Police were called to investigate a domestic violence complaint at the complex. Residents said police overreacted as a crowd developed. Residents said officers yelled at 20 to 30 young people who lived in the complex, telling them to disperse and go home. Police officers said the youth “swarmed” them.
Conward’s son and two others were charged with disorderly conduct but were found not guilty during a four-day trial in July.
Youte also described an incident three years ago when he was walking down Prospect Street on his way to wash clothes at a laundromat. He was stopped by a police officer who wanted to know where he was going and what was in the bag he was carrying over his shoulder.

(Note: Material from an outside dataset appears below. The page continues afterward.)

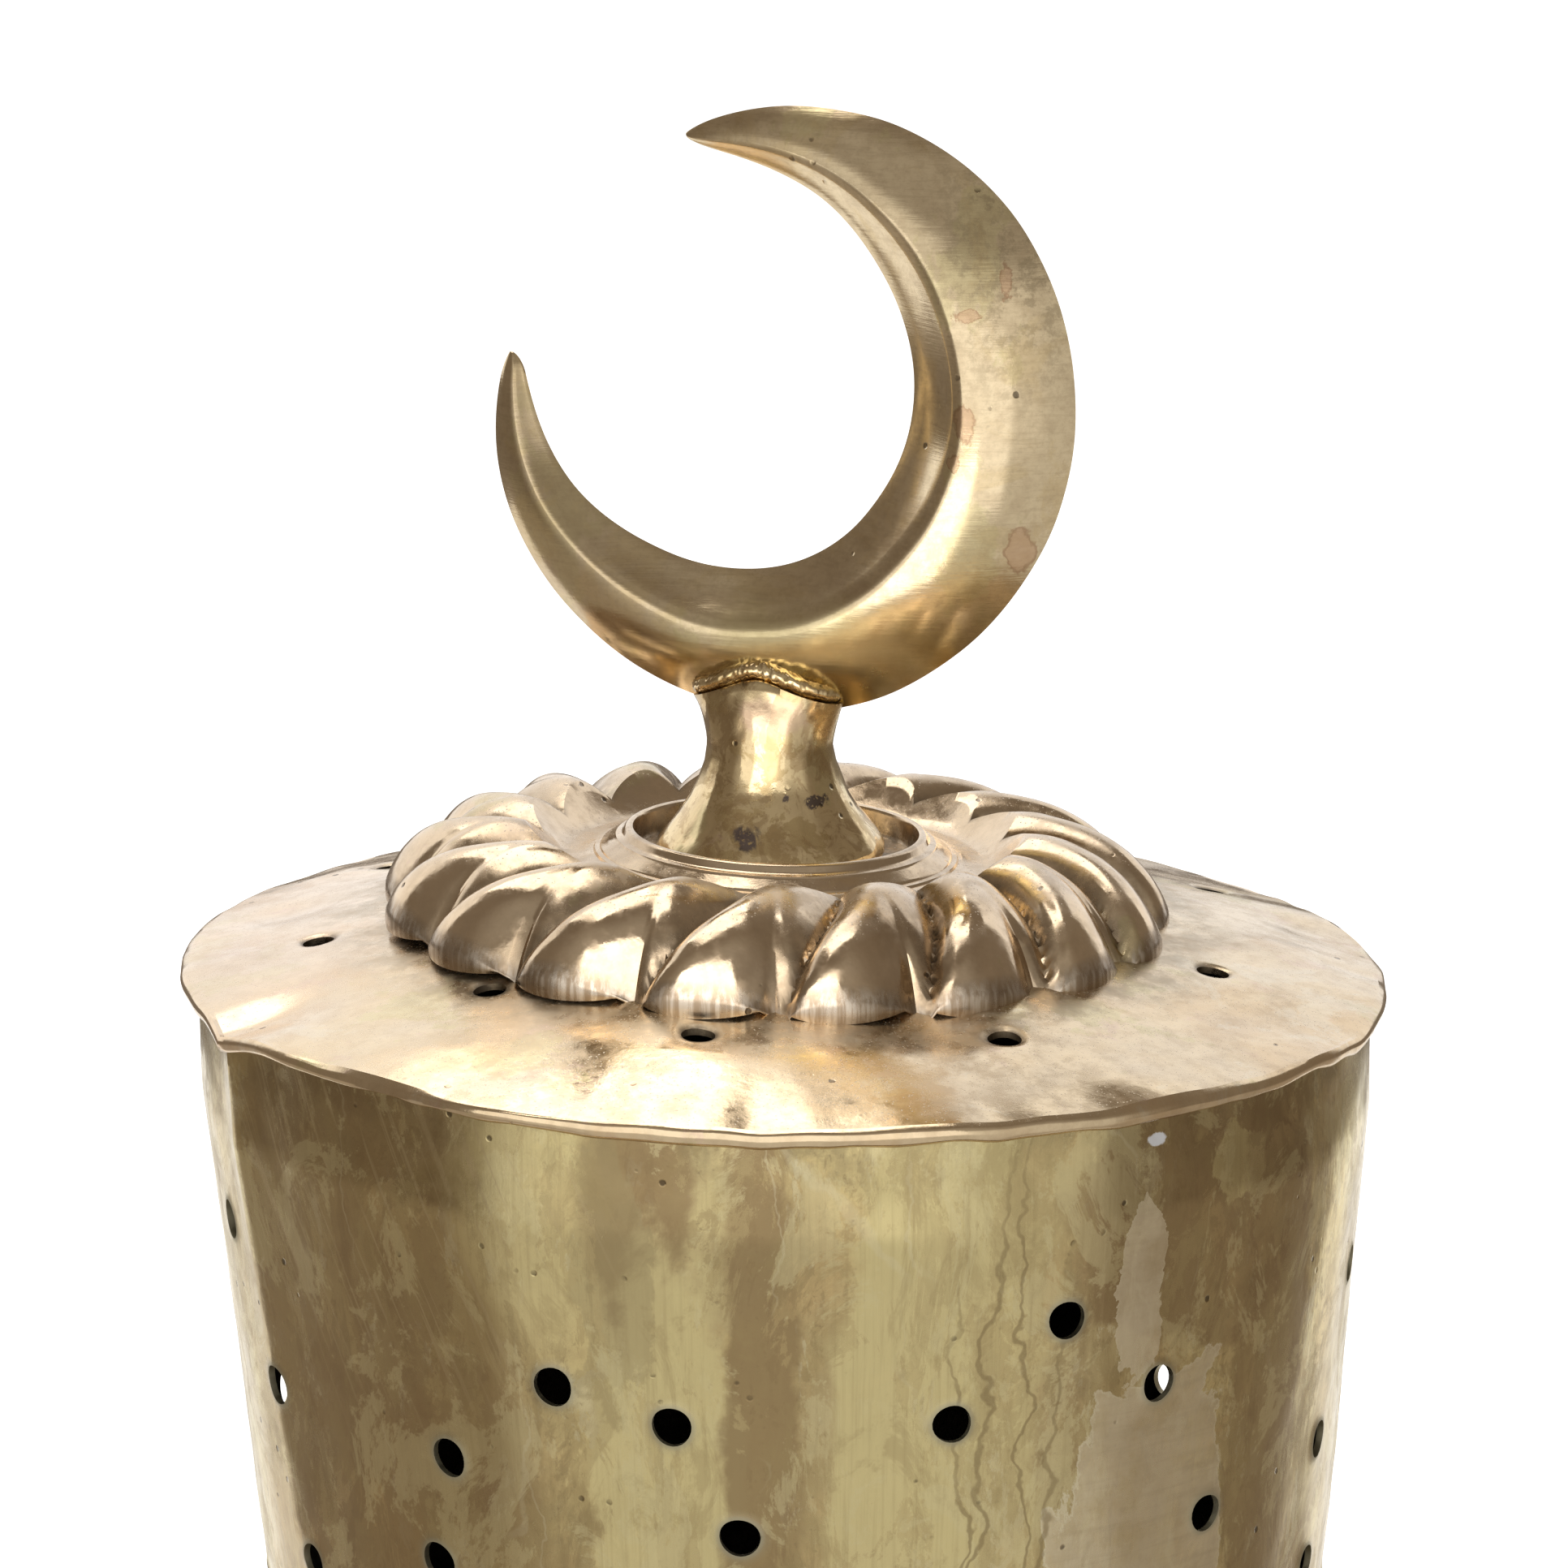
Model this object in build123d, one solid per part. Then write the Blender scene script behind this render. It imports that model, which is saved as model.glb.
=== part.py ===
from build123d import *
import os
from math import atan2, cos, degrees, hypot, pi, radians, sin, sqrt

# A standing brass censer: a pierced hood with a crescent handle, which lifts off a footed dish.
# Inside stands a lift-out ember pan on a low trivet. Millimetres, +Z up, origin on the table under the axis.
# Azimuths run from the front (-Y) towards +X. Heights on the hood are counted from its rim.

os.makedirs("parts", exist_ok=True)

# Driving dimensions
RIM_Z = 180.0  # height of the hood's rim above the table
RIM_R = 75.0  # radius of the folded rim
HOOD_H = 160.0  # rim to hem
DOME_RISE = 10.0  # how far the cap plate is domed
SHEET = 0.8  # gauge of the hood's sheet
WALL_R = 73.0  # the wall is upright for its first part
STRAIGHT_H = 14.0
TAPER = 0.1  # then it draws in by this much per millimetre
VENT_R = 2.0  # punched vents in the cap plate
PUNCH_R = 2.35  # punched holes in the wall
GAP = 0.3  # air between bodies that only rest on each other
FOOT_H = 18.5
DISH_SHEET = 1.2
DISH_R = 100.0
CLEARANCE = 0.06  # radial play of the bail's ends in their ears

# Worked out from them
FLOOR_Z = FOOT_H + DISH_SHEET
DOME_R = (RIM_R**2 + DOME_RISE**2) / (2 * DOME_RISE)
HEM_Z = -HOOD_H


def at(azimuth, radius, z):
    """The point at that azimuth, radius and height."""
    return (radius * sin(radians(azimuth)), -radius * cos(radians(azimuth)), z)


def dome_z(radius, below=0.0):
    """Height over the rim of the cap plate's top, or of the surface that far under it."""
    return sqrt((DOME_R - below) ** 2 - radius**2) - (DOME_R - DOME_RISE)


def wall_r(depth):
    """Outer radius of the wall at that depth under the rim."""
    return WALL_R - TAPER * max(0.0, depth - STRAIGHT_H)


def turned(edges, angle=360):
    """Revolves a closed outline of radius and height about the axis."""
    return revolve(Plane.XZ * make_face(edges), Axis.Z, angle)


def turned_polygon(points, lift=0.0, angle=360):
    outline = Polyline([(r, z + lift) for r, z in points], close=True)
    return turned(outline, angle)


def tube_ring(radius, z, outer, inner=0.0):
    """A ring of round section about the axis, hollow if inner is given."""
    section = Circle(outer) - Circle(inner) if inner else Circle(outer)
    return revolve(Plane.XZ * Pos(radius, z) * section, Axis.Z)


def disc(radius, low, high, hole=0.0):
    solid = Pos(0, 0, low) * extrude(Circle(radius), high - low)
    if hole:
        solid -= Pos(0, 0, low) * extrude(Circle(hole), high - low)
    return solid


def peg(point, direction, radius, length):
    """A cylinder from point along direction."""
    return extrude(Plane(origin=point, z_dir=direction) * Circle(radius), length)


def rivet(point, direction, shank_r, grip, head_r, head_h):
    """A rivet whose head sits at point, facing along direction, with its tail closed after grip."""
    back = tuple(-c for c in direction)
    far = tuple(p + grip * b for p, b in zip(point, back))
    ball_r = (head_r**2 + head_h**2) / (2 * head_h)
    body = peg(point, back, shank_r, grip)
    for base, way in ((point, direction), (far, back)):
        place = Plane(origin=base, z_dir=way)
        ball = place * Pos(0, 0, head_h - ball_r) * Sphere(ball_r)
        body += ball & extrude(place * Circle(head_r + 1), head_h + 1)
    return body


def around(count, start=0.0):
    return [start + 360.0 * k / count for k in range(count)]


# ---- finial: crescent on a waisted stem -------------------------------------------------------

CRESCENT_X = -0.5
CRESCENT_Z = 70.3
CRESCENT_YAW = -18.0  # turned about the axis, right limb forward
THICK_AT = -39.5  # direction of the widest part, from level right
HORN_AT = 149.5  # horn tips, either way from the widest part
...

I could go on…but I think it is at least clear that Cambridge PD has not been an historical oasis of racial harmony up until this incident, whatever this incident was. Attorney McDonald should apologize and Cambridge PD unions should get a smarter lawyer, or maybe just a more honest one. If your lawyer is going to assert a clean historical record on race relations (while calling out the President of the United States), it really better be true. Otherwise, oops, you’ve just opened the door to correcting that falsehood and introducing into the conversation all kind of things that you don’t want to be talking about and maybe even have little or nothing to do with today’s Cambridge PD. Attorney McDonald was the first person I’ve seen to publicly bring the historical record of the Cambridge PD and race into this, it’s unlikely he’ll be the last.